I can select some patterns, either the original passage or some grammatical patterns, and examine them further. I can use them as search queries and be taken back to the original search screen, I can save them for later, or I can view their distributions in the text I’m reading.
Being able to compare the distribution of phrases or patterns across texts can give an idea of how similar the texts are, or of how much their subject matter overlaps. For example, if I wanted to know where plantations were mentioned in these texts, I would highlight the word, “plantation” and click “See in Text”, giving the result below.
The white column represent the length of the entire text, and green bars indicate that the pattern of interest occurred.

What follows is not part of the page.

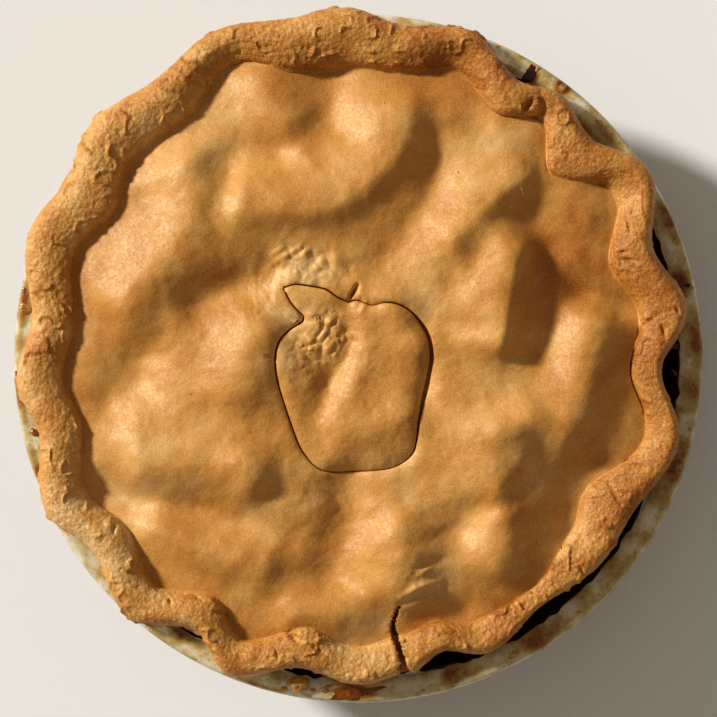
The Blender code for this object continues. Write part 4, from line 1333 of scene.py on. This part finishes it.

If I had selected multiple patterns, I would see different colored bars.Clicking on any of the little green bars takes me to an occurrence of the pattern, highlighted in the text.
All of this works because I applied language processing to the text beforehand, and stored the information a database for quick access. I applied part-of-speech tagging, syntactic parsing, and dependency parsing to decompose sentences into their grammatical constituents. For example, the sentence, “The cruel man beat us severely” contains the word “cruel” which is an adjective modfier of the word “man”, which is a noun. There is verb object relation between “beat” and “us”, and a verb subject relation between “man” and “beat”.
If you want to know more about natural language processing, I gave a BootCamp about text mining at THATCamp SF recently, here are the slides [pdf]. I also wrote a blog post introducing the subject for a digital humanities audience.
Syntactic analysis is just a small part of what natural language processing can do. Right now, I’m working on being able to track named entities through a narrative and see descriptions applied to them, and actions in which they participate.